Each line of the material must be returned exactly.

--- Start Data block ---

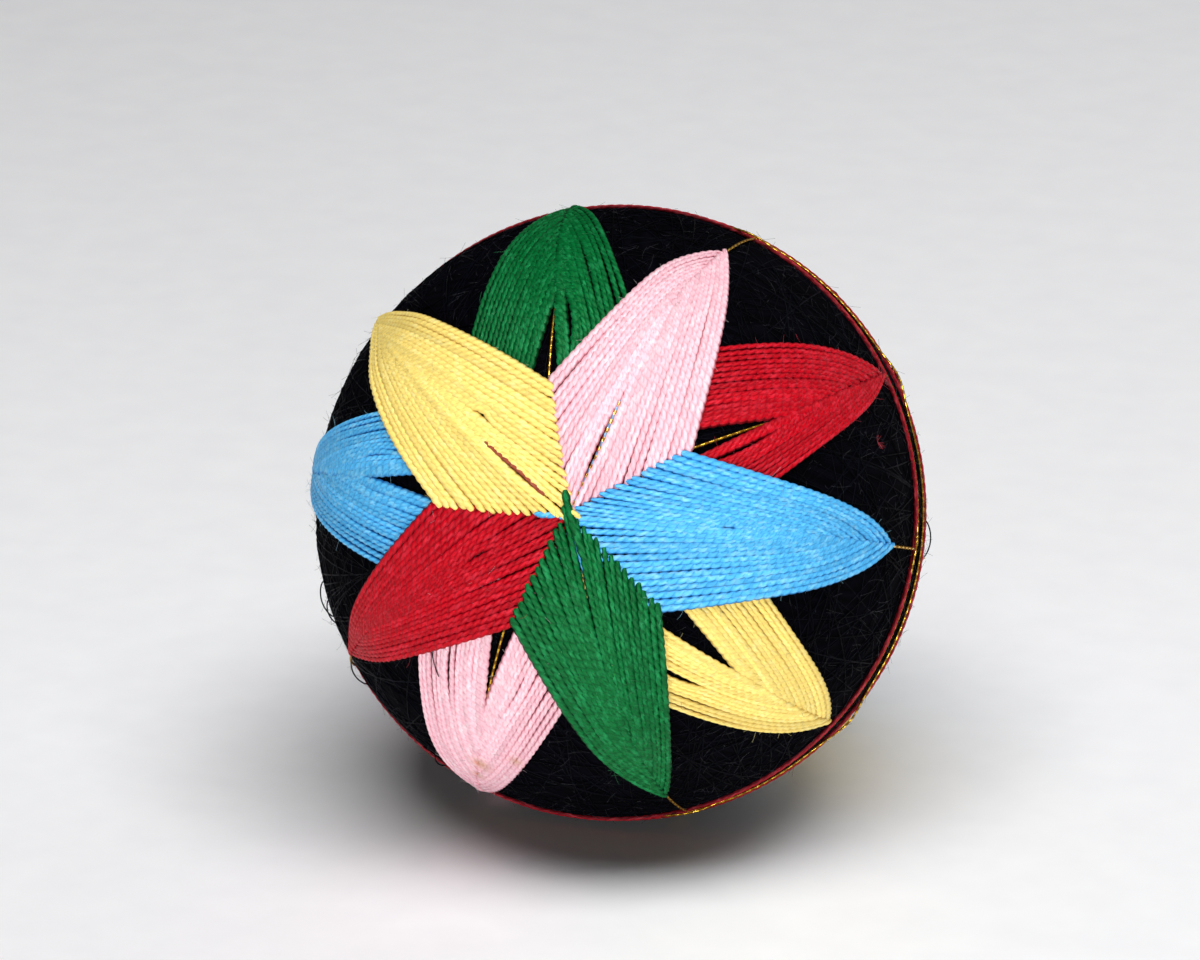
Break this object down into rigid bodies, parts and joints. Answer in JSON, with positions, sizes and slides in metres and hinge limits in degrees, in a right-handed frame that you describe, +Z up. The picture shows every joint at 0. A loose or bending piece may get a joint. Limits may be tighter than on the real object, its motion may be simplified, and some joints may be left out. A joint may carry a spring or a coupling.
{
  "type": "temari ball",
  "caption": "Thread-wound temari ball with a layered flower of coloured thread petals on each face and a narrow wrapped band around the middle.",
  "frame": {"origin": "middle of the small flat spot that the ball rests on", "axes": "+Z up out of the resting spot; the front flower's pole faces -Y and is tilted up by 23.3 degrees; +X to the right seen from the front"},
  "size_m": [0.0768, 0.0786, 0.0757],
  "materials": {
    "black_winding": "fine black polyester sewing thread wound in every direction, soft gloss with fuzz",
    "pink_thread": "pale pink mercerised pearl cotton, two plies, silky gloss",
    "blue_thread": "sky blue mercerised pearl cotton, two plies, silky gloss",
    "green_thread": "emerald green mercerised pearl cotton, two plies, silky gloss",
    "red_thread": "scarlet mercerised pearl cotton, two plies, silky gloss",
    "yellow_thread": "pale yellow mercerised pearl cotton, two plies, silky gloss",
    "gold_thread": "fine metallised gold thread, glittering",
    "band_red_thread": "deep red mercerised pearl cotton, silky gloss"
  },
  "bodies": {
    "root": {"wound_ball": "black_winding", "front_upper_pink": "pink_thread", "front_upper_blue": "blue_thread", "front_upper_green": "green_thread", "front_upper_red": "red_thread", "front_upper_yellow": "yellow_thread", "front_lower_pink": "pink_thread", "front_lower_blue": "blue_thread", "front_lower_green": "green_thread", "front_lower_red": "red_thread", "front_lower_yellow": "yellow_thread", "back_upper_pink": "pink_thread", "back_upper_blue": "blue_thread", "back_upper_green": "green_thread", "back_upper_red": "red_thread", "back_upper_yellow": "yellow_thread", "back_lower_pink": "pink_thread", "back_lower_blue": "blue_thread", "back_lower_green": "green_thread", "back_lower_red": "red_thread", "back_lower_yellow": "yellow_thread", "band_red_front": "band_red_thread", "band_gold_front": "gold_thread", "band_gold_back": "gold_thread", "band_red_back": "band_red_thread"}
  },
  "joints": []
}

--- End Data block ---

• **Output for this exercise**:
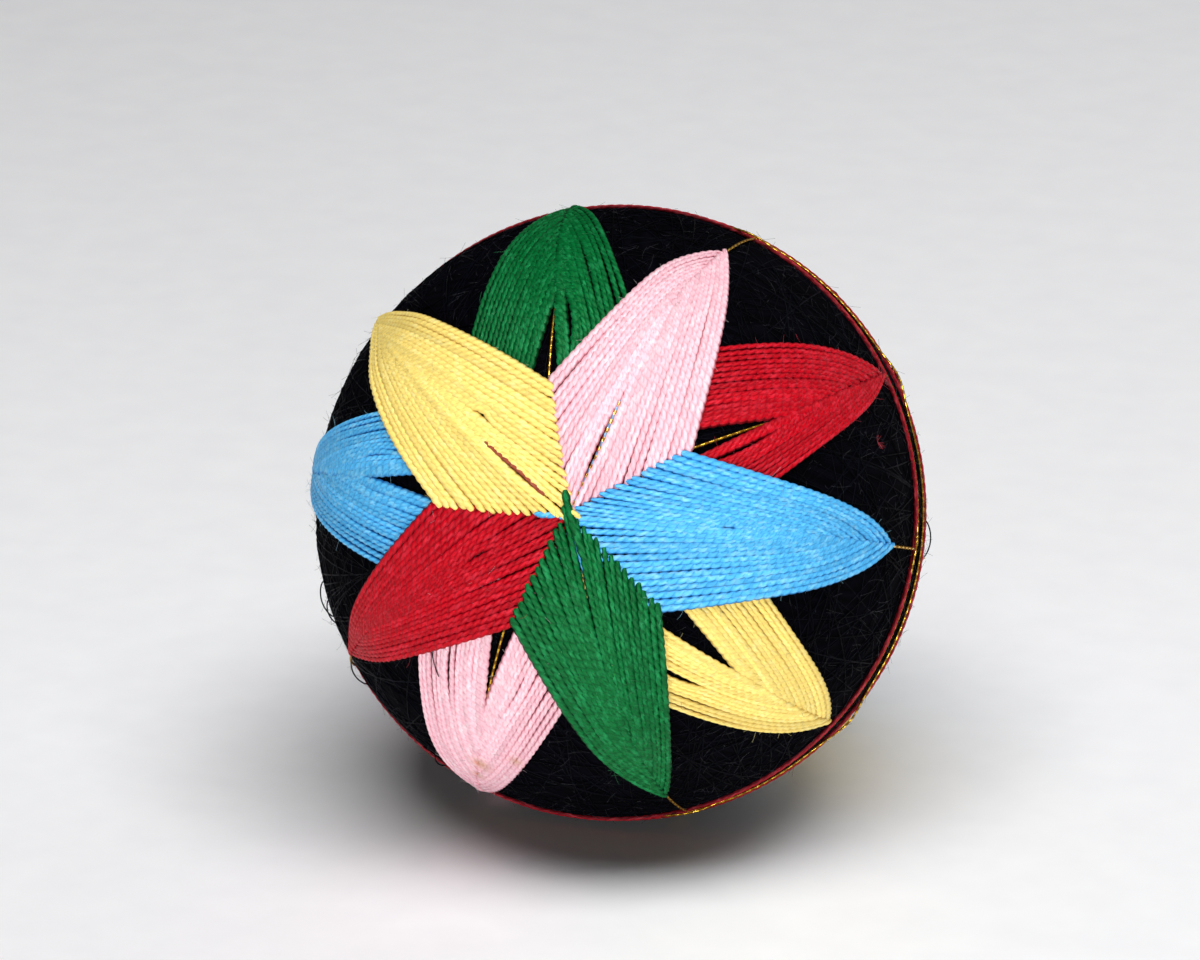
Break this object down into rigid bodies, parts and joints. Answer in JSON, with positions, sizes and slides in metres and hinge limits in degrees, in a right-handed frame that you describe, +Z up. The picture shows every joint at 0. A loose or bending piece may get a joint. Limits may be tighter than on the real object, its motion may be simplified, and some joints may be left out. A joint may carry a spring or a coupling.
{
  "type": "temari ball",
  "caption": "Thread-wound temari ball with a layered flower of coloured thread petals on each face and a narrow wrapped band around the middle.",
  "frame": {"origin": "middle of the small flat spot that the ball rests on", "axes": "+Z up out of the resting spot; the front flower's pole faces -Y and is tilted up by 23.3 degrees; +X to the right seen from the front"},
  "size_m": [0.0768, 0.0786, 0.0757],
  "materials": {
    "black_winding": "fine black polyester sewing thread wound in every direction, soft gloss with fuzz",
    "pink_thread": "pale pink mercerised pearl cotton, two plies, silky gloss",
    "blue_thread": "sky blue mercerised pearl cotton, two plies, silky gloss",
    "green_thread": "emerald green mercerised pearl cotton, two plies, silky gloss",
    "red_thread": "scarlet mercerised pearl cotton, two plies, silky gloss",
    "yellow_thread": "pale yellow mercerised pearl cotton, two plies, silky gloss",
    "gold_thread": "fine metallised gold thread, glittering",
    "band_red_thread": "deep red mercerised pearl cotton, silky gloss"
  },
  "bodies": {
    "root": {"wound_ball": "black_winding", "front_upper_pink": "pink_thread", "front_upper_blue": "blue_thread", "front_upper_green": "green_thread", "front_upper_red": "red_thread", "front_upper_yellow": "yellow_thread", "front_lower_pink": "pink_thread", "front_lower_blue": "blue_thread", "front_lower_green": "green_thread", "front_lower_red": "red_thread", "front_lower_yellow": "yellow_thread", "back_upper_pink": "pink_thread", "back_upper_blue": "blue_thread", "back_upper_green": "green_thread", "back_upper_red": "red_thread", "back_upper_yellow": "yellow_thread", "back_lower_pink": "pink_thread", "back_lower_blue": "blue_thread", "back_lower_green": "green_thread", "back_lower_red": "red_thread", "back_lower_yellow": "yellow_thread", "band_red_front": "band_red_thread", "band_gold_front": "gold_thread", "band_gold_back": "gold_thread", "band_red_back": "band_red_thread"}
  },
  "joints": []
}